My chemistry sources suggested using either dry ice (carbon dioxide in solid form) or liquid nitrogen (nitrogen in a liquid state at low temperature) to achieve the low temperatures required for smooth ice creams.

It took me quite a few days to locate the local supplier of dry ice, because I looked in all the wrong places. So, I’ll spare you the details of my quest that took me all the way to a veterinary practice that uses dry ice to preserve bovine semen and blood samples. Just go to Afrox. They sell the stuff by the kilogram, so take a plastic cool box along.

A few words of caution though: dry ice is cold. Very, very cold.

Carbon dioxide changes from a gas into its solid form at -78.5°C. Thus, do not touch dry ice, unless you want frostbite. Wear protective gloves and goggles. No ice cream, however smooth, firm and chewy is worth the loss of an eye.

Voila!
Voila!

When dry ice “melts”, it turns from its solid form into a gas, without first becoming a liquid (as is the case when normal ice melts). Thus, dry ice should not be kept in an airtight container – such as a glass or plastic bottle with a seal or a tight cap – as the gas buildup will cause the container to explode. The ordinary cooler box is fine for keeping dry ice, as it is not airtight.

Finally, use and expose dry ice only in a well-ventilated place, to prevent hypercapnia caused by breathing in too much carbon dioxide.
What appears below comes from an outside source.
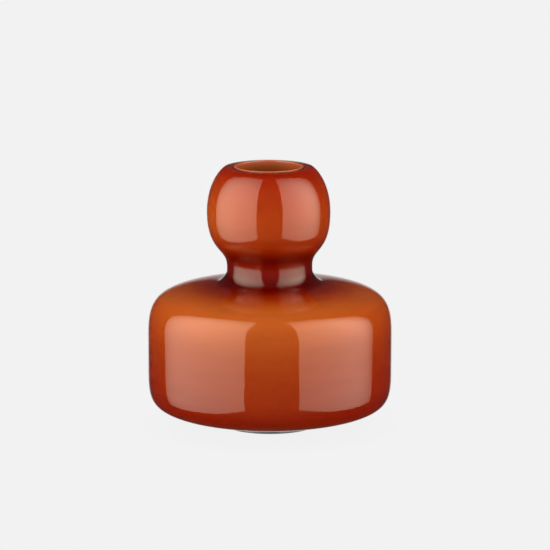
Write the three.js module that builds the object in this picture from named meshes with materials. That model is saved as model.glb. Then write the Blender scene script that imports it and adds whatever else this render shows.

Off course, supervise your children when using dry ice.

Dangers taken care off, using dry ice to make ice cream is loads of fun. Seriously.

Ice cream
Ice cream

I picked up my dry ice from Afrox late Friday afternoon (they are closed on Saturdays). It was too late to start with my experiments, so I spent Friday evening getting my recipes ready. I had already decided to experiment with retro-flavours, and to make both custard-based ice cream and sorbets. I had already made a ginger beer reduction a few days before, and bought some liquorice and rhubarb. These would be my base flavours to go with eggs, milk and cream, water and sugar.

I spent most of Saturday wearing safety goggles and red, latex-covered gloves, spooning ladles of dry ice into my various base mixtures.

In an instant, the mixing bowl became a druid’s cauldron. Smoke poured out of the mixtures, crawled over the table and cascaded down onto the floor.

I felt like Getafix and could pretend that I was stirring the potion that made Obelix and all the Gauls invincible against the persistent onslaught of the mighty Romans.

Sorbet
Sorbet

Later the afternoon a crowd of children gathered as I once more stoked the cauldron. As the mixture of milk, cream, sugar and vanilla bubbled and rose to the occasion and over the brim and onto the grass, I felt like Harry Potter. This was the most fun I had in a long time.

Was the ice cream any good?

I saw four good mothers secretly gather in a room under cover of darkness with deep soupspoons and the last bowl of my ice cream. And there, in unison, they swore each other to secrecy. Not to tell the children about the true fate of their ice cream.